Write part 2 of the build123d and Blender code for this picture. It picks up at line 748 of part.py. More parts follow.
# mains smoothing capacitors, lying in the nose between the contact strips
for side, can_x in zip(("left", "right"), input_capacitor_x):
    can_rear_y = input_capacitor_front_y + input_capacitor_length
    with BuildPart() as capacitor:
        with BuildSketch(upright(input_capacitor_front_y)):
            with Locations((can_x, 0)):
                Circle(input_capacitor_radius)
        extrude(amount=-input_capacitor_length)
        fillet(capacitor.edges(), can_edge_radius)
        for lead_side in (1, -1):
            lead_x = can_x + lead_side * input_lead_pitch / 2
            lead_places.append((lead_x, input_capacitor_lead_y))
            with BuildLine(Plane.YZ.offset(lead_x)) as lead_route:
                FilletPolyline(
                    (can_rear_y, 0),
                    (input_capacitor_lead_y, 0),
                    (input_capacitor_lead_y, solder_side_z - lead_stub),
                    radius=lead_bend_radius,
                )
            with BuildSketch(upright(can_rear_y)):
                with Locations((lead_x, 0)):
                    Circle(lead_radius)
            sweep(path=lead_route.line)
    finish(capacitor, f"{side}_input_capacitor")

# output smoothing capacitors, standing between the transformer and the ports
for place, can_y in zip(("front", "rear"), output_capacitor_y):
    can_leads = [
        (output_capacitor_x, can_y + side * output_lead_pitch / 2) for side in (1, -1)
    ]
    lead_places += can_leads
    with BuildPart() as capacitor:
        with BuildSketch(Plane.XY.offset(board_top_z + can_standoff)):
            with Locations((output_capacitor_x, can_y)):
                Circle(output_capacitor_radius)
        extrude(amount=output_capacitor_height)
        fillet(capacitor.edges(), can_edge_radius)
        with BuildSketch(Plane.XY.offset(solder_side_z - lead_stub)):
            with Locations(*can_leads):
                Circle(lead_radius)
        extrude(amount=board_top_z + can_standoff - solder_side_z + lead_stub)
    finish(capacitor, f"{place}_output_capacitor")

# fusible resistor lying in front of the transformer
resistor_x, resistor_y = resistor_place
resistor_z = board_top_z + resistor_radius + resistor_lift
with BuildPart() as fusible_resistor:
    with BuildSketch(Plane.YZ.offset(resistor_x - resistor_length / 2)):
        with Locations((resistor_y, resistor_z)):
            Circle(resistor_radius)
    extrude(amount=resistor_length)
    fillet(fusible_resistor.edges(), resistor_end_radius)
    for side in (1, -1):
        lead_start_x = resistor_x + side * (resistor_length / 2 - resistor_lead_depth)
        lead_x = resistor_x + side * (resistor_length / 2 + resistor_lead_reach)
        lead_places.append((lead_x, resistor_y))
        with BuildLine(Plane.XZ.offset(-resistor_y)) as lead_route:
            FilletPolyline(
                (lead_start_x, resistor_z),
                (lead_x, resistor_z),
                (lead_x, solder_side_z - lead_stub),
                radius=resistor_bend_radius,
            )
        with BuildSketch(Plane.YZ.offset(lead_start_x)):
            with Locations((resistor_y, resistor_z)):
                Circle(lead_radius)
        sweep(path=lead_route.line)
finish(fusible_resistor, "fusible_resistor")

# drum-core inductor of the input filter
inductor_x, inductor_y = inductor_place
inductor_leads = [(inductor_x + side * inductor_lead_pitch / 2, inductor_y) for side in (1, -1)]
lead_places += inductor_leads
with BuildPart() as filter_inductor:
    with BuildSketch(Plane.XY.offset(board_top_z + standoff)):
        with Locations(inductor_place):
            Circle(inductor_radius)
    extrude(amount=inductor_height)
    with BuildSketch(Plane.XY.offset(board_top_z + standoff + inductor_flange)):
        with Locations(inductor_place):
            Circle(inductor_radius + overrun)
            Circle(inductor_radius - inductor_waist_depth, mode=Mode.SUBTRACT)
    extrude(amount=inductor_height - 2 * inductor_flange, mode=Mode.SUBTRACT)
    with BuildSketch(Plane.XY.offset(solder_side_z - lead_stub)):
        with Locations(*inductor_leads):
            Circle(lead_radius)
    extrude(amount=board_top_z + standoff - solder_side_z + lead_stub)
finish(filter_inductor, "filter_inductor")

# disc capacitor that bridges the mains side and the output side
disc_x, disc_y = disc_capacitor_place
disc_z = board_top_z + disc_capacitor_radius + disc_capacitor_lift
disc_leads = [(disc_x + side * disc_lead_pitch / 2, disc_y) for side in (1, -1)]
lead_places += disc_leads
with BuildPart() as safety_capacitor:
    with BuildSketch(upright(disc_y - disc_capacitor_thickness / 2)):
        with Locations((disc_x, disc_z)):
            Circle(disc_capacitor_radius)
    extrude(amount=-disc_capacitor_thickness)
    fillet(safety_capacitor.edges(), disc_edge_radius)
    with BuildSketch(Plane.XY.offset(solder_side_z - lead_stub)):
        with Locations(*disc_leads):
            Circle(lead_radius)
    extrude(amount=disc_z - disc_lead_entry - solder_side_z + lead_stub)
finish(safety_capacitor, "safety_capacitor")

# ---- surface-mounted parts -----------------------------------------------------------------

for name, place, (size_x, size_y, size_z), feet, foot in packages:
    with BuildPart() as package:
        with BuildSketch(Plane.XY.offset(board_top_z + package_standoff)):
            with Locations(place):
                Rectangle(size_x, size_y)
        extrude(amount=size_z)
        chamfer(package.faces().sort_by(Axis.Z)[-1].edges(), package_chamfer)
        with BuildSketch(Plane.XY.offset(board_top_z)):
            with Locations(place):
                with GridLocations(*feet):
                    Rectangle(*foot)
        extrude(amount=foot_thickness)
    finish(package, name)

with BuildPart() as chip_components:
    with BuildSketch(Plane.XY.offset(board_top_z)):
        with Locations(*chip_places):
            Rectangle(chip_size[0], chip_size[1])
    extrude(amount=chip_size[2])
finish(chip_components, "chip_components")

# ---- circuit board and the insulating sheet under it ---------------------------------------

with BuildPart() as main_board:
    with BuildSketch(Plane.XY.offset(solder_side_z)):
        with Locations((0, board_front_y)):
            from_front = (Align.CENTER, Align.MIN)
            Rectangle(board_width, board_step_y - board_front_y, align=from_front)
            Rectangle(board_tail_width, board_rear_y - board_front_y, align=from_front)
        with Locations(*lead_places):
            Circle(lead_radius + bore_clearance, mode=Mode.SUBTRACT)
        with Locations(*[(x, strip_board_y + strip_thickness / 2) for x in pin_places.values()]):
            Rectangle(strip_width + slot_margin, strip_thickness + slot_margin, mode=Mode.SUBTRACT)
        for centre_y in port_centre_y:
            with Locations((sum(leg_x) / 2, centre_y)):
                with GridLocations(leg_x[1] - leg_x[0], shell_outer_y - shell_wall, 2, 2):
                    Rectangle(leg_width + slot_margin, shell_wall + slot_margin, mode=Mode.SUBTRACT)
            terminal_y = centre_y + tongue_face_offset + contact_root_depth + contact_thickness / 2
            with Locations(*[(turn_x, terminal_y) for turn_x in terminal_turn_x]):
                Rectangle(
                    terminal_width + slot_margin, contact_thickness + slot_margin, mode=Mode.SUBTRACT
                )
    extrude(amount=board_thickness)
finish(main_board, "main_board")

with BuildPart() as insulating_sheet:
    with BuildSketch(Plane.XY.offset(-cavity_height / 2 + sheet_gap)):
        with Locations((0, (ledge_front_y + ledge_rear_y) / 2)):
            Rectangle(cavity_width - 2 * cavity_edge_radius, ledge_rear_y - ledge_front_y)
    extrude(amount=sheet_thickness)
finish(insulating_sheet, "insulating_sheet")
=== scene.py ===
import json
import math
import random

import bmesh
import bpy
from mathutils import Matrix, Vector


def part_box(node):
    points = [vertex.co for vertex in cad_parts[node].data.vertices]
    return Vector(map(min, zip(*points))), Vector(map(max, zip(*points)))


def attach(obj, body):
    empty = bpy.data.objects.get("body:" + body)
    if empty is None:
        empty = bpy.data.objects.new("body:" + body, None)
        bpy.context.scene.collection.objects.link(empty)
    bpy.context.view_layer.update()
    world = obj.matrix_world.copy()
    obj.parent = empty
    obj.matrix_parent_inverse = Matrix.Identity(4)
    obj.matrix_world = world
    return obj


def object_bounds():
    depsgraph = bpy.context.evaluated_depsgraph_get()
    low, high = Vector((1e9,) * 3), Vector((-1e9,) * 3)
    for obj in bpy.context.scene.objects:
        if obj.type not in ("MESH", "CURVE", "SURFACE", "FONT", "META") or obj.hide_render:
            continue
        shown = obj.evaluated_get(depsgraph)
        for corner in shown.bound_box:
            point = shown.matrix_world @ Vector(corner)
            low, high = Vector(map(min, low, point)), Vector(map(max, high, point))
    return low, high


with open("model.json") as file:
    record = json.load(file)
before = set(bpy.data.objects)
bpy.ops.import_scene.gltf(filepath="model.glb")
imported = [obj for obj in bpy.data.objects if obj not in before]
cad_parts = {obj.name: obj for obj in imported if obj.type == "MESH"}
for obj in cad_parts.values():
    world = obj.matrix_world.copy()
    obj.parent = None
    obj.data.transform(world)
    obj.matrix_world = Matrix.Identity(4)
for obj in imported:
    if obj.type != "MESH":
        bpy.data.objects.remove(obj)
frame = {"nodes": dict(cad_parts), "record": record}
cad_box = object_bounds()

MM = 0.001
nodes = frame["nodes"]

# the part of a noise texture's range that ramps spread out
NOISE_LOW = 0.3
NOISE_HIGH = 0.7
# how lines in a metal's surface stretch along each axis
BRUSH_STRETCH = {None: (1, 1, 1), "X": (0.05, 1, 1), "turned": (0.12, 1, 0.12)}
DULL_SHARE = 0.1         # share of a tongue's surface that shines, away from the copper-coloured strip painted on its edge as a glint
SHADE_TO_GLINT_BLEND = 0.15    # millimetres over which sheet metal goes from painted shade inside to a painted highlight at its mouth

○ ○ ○

• Your objective
Look above for the line containing "extrude(amount=board_thickness)". Output from there through the line containing "zip(*points))), Vector(map(max, zip(*points)))", exactly and inclusively.

• Exercise response
    extrude(amount=board_thickness)
finish(main_board, "main_board")

with BuildPart() as insulating_sheet:
    with BuildSketch(Plane.XY.offset(-cavity_height / 2 + sheet_gap)):
        with Locations((0, (ledge_front_y + ledge_rear_y) / 2)):
            Rectangle(cavity_width - 2 * cavity_edge_radius, ledge_rear_y - ledge_front_y)
    extrude(amount=sheet_thickness)
finish(insulating_sheet, "insulating_sheet")
=== scene.py ===
import json
import math
import random

import bmesh
import bpy
from mathutils import Matrix, Vector


def part_box(node):
    points = [vertex.co for vertex in cad_parts[node].data.vertices]
    return Vector(map(min, zip(*points))), Vector(map(max, zip(*points)))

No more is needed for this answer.